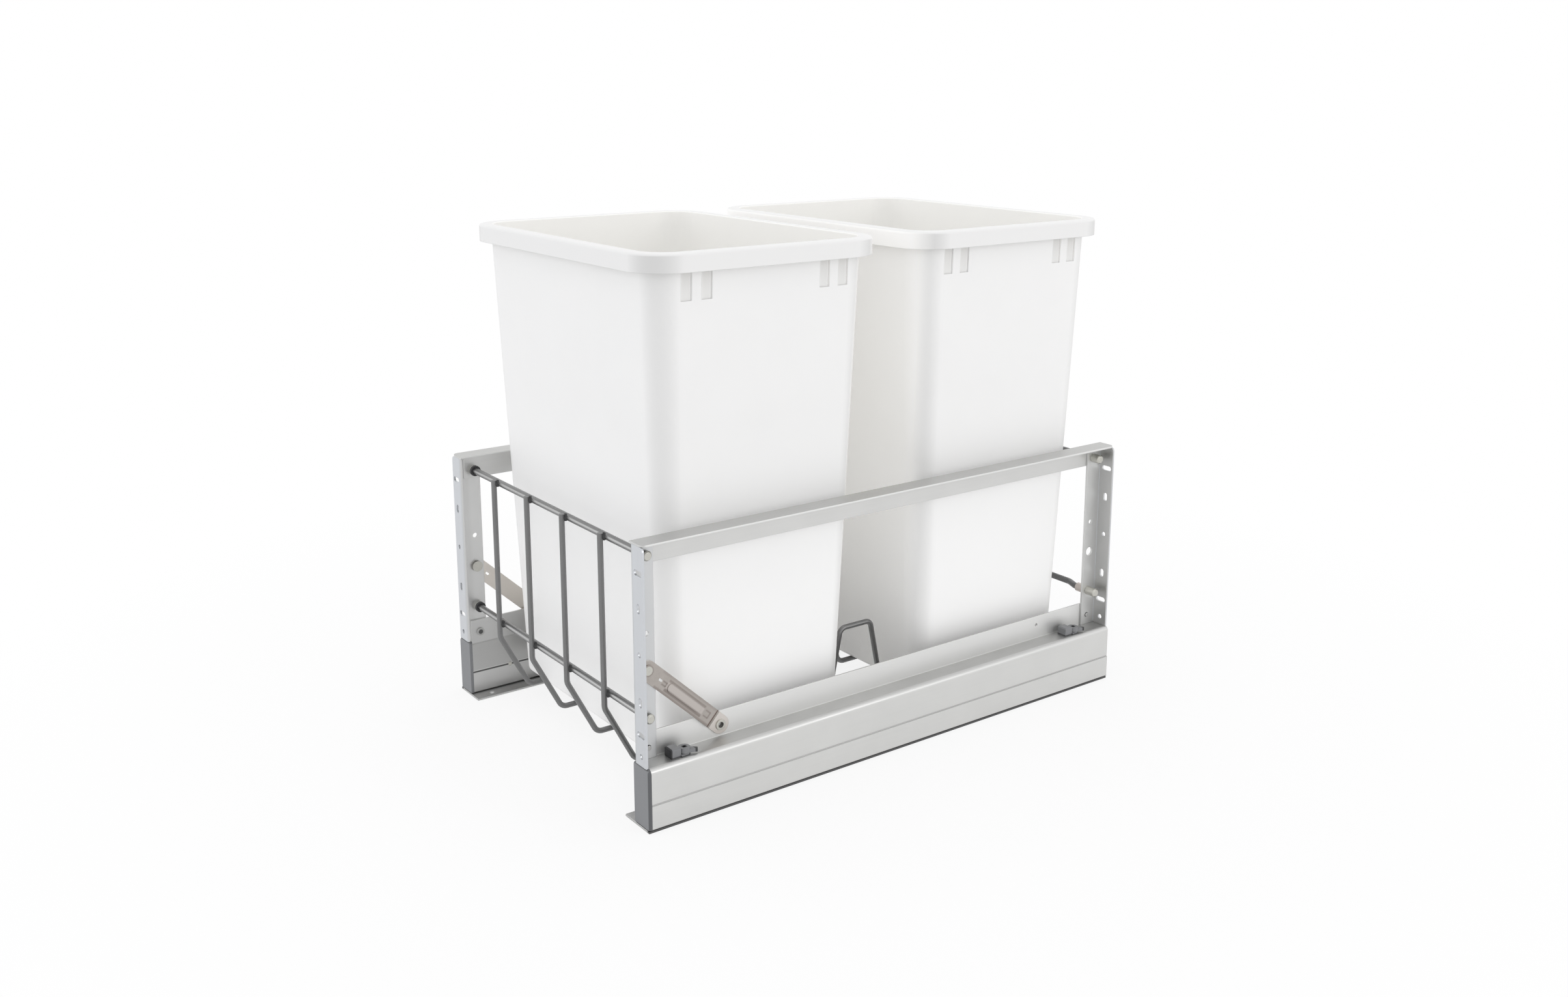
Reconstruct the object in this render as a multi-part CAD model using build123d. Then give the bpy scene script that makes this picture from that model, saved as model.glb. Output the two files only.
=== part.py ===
from build123d import *
import os

# Pull-out frame for two waste bins, shown closed. Millimetres, +Z up, +Y to the rear.
# The origin is on the cabinet floor, under the middle of the frame.
os.makedirs("parts", exist_ok=True)

# Overall size
frame_width = 375.0
frame_length = 559.0
frame_height = 251.0

# Clearances
seat_gap = 0.1
weld_gap = 0.05
hole_play = 0.1
cut_overrun = 1.0

# Side profile, an aluminium extrusion open below, with an inner wall above its ledge
profile_width = 24.0
profile_wall = 1.8
profile_bottom = 2.6
ledge_height = 57.0
inner_wall_top = 80.0
skin_step = 0.7
groove_height = 24.0
groove_size = 0.9
groove_depth = 0.4
ledge_corner_radius = 4.5
seam_height = 54.0
accessory_hole_radius = 1.6
accessory_hole_inset = 84.5
accessory_hole_height = 71.0

# Plastic cap on the front end of each side profile
cap_thickness = 3.0
cap_corner_radius = 2.2
tongue_length = 9.0
tongue_height = 3.4

# Steel floor bracket
foot_reach = 39.7
floor_sheet = 1.8
upstand_sheet = 1.5
upstand_clearance = 0.8
base_inset = 0.5
floor_hole_radius = 2.75
floor_hole_inset = 19.0
floor_hole_count = 4

# Ball-bearing slide, three members deep
slide_sheet = 1.5
slide_end_inset = 4.0
slide_foot_gap = 0.5
drawer_half_height = 11.7
mid_end_inset = 8.0
ball_diameter = 3.6
ball_play = 0.05
ball_pocket_play = 0.2
cage_gap = 1.7
tip_gap = 1.2
cage_web = 0.7
cage_strip = 1.0
cage_side_gap = 0.4
cage_length = 260.0
cage_start = 146.0
balls_per_row = 8
slide_rivet_radius = 2.0
slide_rivet_head_radius = 3.5
slide_rivet_head = 0.4
slide_rivet_inset = 40.0
slide_rivet_count = 4

# Soft-close damper on each cabinet member, and the striker that meets it
damper_length = 138.0
damper_rear_inset = 20.0
damper_width = 8.6
damper_corner_radius = 1.5
damper_roof_gap = 0.8
plunger_radius = 1.5
plunger_stroke = 14.0
plunger_head_radius = 2.8
plunger_head_length = 4.0
plunger_insert = 9.0
striker_length = 10.0
striker_height = 6.6
striker_gap = 0.3

# Corner bracket, a perforated steel angle
bracket_sheet = 2.0
bracket_side_width = 20.3
bracket_end_inset = 3.3
bracket_bend_radius = 2.5
bracket_corner_radius = 4.0
end_hole_inset = 7.7
end_slot_length = 12.0
end_slot_width = 5.0
end_oval_length = 8.6
end_oval_width = 5.0
end_hole_radius = 2.4
side_hole_radius = 2.5
end_slot_shares = (0.129, 0.858)
end_oval_shares = (0.286, 0.709)
end_hole_shares = (0.492, 0.956)
side_hole_share = 0.425
bracket_screw_height = 67.0
bracket_screw_radius = 2.0
bracket_screw_head_radius = 4.0
bracket_screw_head = 1.5
bracket_screw_tip = 1.2

# Top rail, an aluminium angle over the brackets
rail_sheet = 1.8
rail_web_below_rod = 8.0
rail_web_inset = 3.0
rail_corner_radius = 6.0
rail_bend_radius = 1.2

# Cross rods and their fasteners
rod_radius = 3.2
rod_inset = 12.5
top_rod_drop = 14.0
low_rod_height = 94.0
rod_bend_radius = 12.0
rod_joggle_start = 15.0
rod_joggle_length = 13.0
rod_bolt_radius = 2.0
rod_bolt_depth = 12.0
rod_bolt_tip_gap = 0.5
rod_bolt_head_radius = 4.4
front_bolt_head = 5.0
rear_top_bolt_head = 10.5
rear_low_bolt_head = 12.0
rod_bolt_edge = 1.2
collar_radius = 5.2
collar_length = 3.0
spacer_radius = 4.2
spacer_length = 3.3
sleeve_radius = 4.6
sleeve_length = 12.0
sleeve_edge = 0.8

# Wire cradle under and around the bins
wire_radius = 2.6
wire_count = 4
wire_pitch = 69.0
wire_floor_height = 25.0
wire_top_overrun = 3.5
front_bend_height = 81.0
front_slant_run = 29.5
rear_lean = 9.5
hump_top_height = 95.0
hump_foot_half = 33.0
hump_top_half = 18.5
front_bend_radius = 12.0
floor_bend_radius = 9.0
hump_top_radius = 7.0

# Diagonal brace at each front corner
brace_width = 17.0
brace_sheet = 1.4
brace_top_height = 136.5
brace_low_height = 67.9
brace_low_inset = 85.6
brace_fold_before = 9.0
brace_fold_length = 4.5
brace_bead_start = 27.0
brace_bead_length = 43.0
brace_bead_width = 8.4
brace_bead_height = 0.9
brace_slit_length = 5.0
brace_slit_width = 2.2
brace_slit_inset = 17.0
brace_bolt_radius = 4.4
brace_bolt_head_radius = 5.4
brace_bolt_head = 3.2
brace_bolt_tip_radius = 5.0
brace_bolt_tip = 1.2
brace_rivet_radius = 3.3
brace_rivet_bore = 2.5
brace_rivet_head_radius = 4.8
brace_rivet_head = 1.0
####
§ YOUR GOAL
Return a word-for-word copy of the lines from the beginning of the listing to the line holding "floor_hole_count = 4", both kept.

§ RESULT FOR THIS EXERCISE
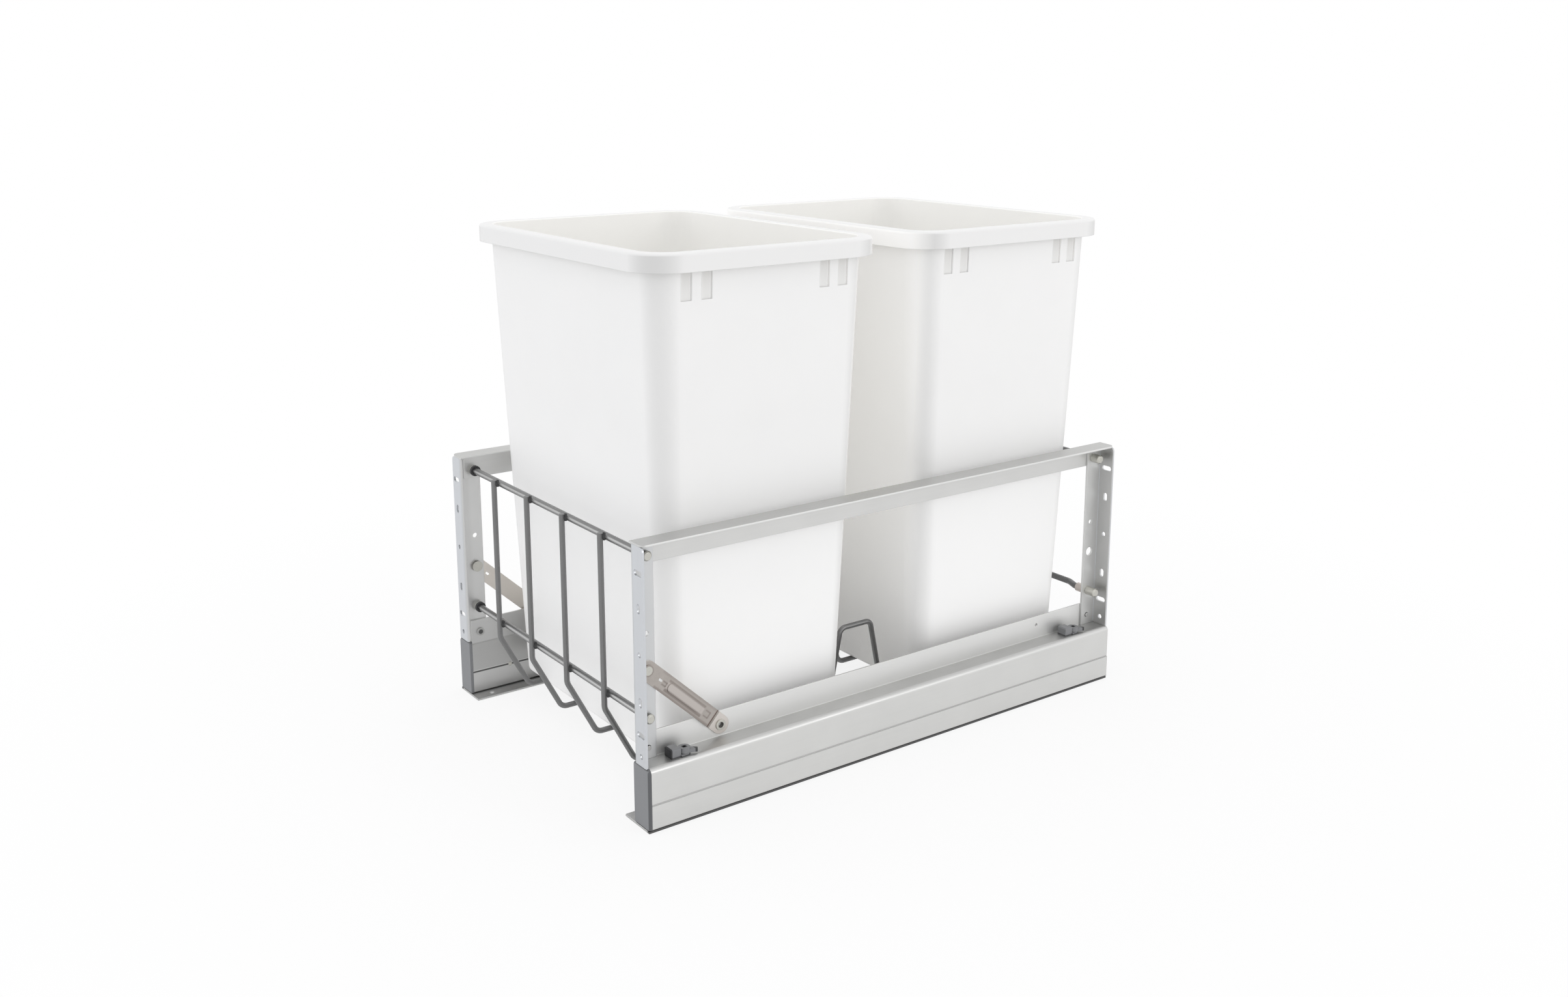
Reconstruct the object in this render as a multi-part CAD model using build123d. Then give the bpy scene script that makes this picture from that model, saved as model.glb. Output the two files only.
=== part.py ===
from build123d import *
import os

# Pull-out frame for two waste bins, shown closed. Millimetres, +Z up, +Y to the rear.
# The origin is on the cabinet floor, under the middle of the frame.
os.makedirs("parts", exist_ok=True)

# Overall size
frame_width = 375.0
frame_length = 559.0
frame_height = 251.0

# Clearances
seat_gap = 0.1
weld_gap = 0.05
hole_play = 0.1
cut_overrun = 1.0

# Side profile, an aluminium extrusion open below, with an inner wall above its ledge
profile_width = 24.0
profile_wall = 1.8
profile_bottom = 2.6
ledge_height = 57.0
inner_wall_top = 80.0
skin_step = 0.7
groove_height = 24.0
groove_size = 0.9
groove_depth = 0.4
ledge_corner_radius = 4.5
seam_height = 54.0
accessory_hole_radius = 1.6
accessory_hole_inset = 84.5
accessory_hole_height = 71.0

# Plastic cap on the front end of each side profile
cap_thickness = 3.0
cap_corner_radius = 2.2
tongue_length = 9.0
tongue_height = 3.4

# Steel floor bracket
foot_reach = 39.7
floor_sheet = 1.8
upstand_sheet = 1.5
upstand_clearance = 0.8
base_inset = 0.5
floor_hole_radius = 2.75
floor_hole_inset = 19.0
floor_hole_count = 4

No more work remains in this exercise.